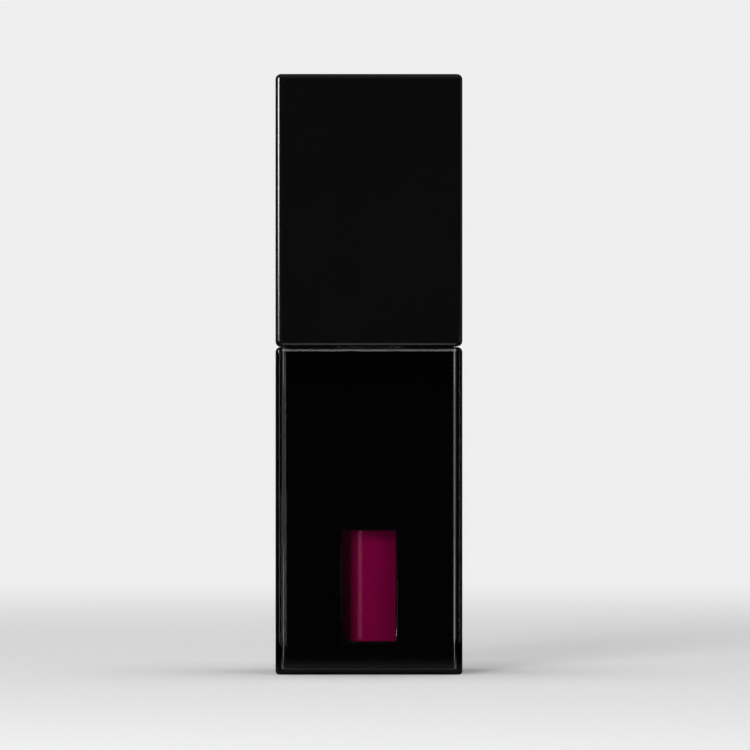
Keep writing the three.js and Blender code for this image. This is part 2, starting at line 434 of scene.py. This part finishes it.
def smoked_clear():
    """Polished clear wall, lightly smoked, so that it darkens with depth."""
    finish = material("smoked_clear")
    flow = finish.noise(9.0, 1.0)
    shader = finish.coat(
        Base_Color=(1, 1, 1),
        Roughness=0.01 + flow * 0.015,
        IOR=1.49,
        Transmission_Weight=1.0,
    )
    depth = finish.node(
        "ShaderNodeVolumeAbsorption", None, {"Color": (0.0, 0.0, 0.02), "Density": 200.0}
    )
    return finish.end(Surface=finish.let_light_in(shader), Volume=depth)


def clear_wall():
    """Clear moulding of the vial."""
    finish = material("clear_wall")
    flow = finish.noise(6.0, 1.0)
    shader = finish.coat(
        Base_Color=(1, 1, 1),
        Roughness=0.02 + flow * 0.03,
        IOR=1.5,
        Transmission_Weight=1.0,
    )
    return finish.end(Surface=finish.let_light_in(shader))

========

**PROMPT:**
Extract every line above exactly as it stands.

**CORRECT RESPONSE:**
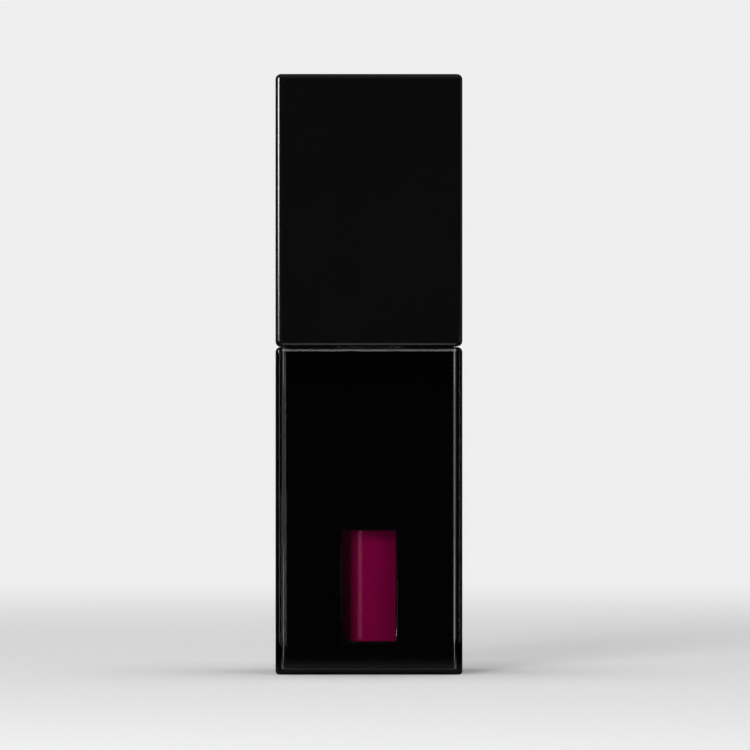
Keep writing the three.js and Blender code for this image. This is part 2, starting at line 434 of scene.py. This part finishes it.
def smoked_clear():
    """Polished clear wall, lightly smoked, so that it darkens with depth."""
    finish = material("smoked_clear")
    flow = finish.noise(9.0, 1.0)
    shader = finish.coat(
        Base_Color=(1, 1, 1),
        Roughness=0.01 + flow * 0.015,
        IOR=1.49,
        Transmission_Weight=1.0,
    )
    depth = finish.node(
        "ShaderNodeVolumeAbsorption", None, {"Color": (0.0, 0.0, 0.02), "Density": 200.0}
    )
    return finish.end(Surface=finish.let_light_in(shader), Volume=depth)


def clear_wall():
    """Clear moulding of the vial."""
    finish = material("clear_wall")
    flow = finish.noise(6.0, 1.0)
    shader = finish.coat(
        Base_Color=(1, 1, 1),
        Roughness=0.02 + flow * 0.03,
        IOR=1.5,
        Transmission_Weight=1.0,
    )
    return finish.end(Surface=finish.let_light_in(shader))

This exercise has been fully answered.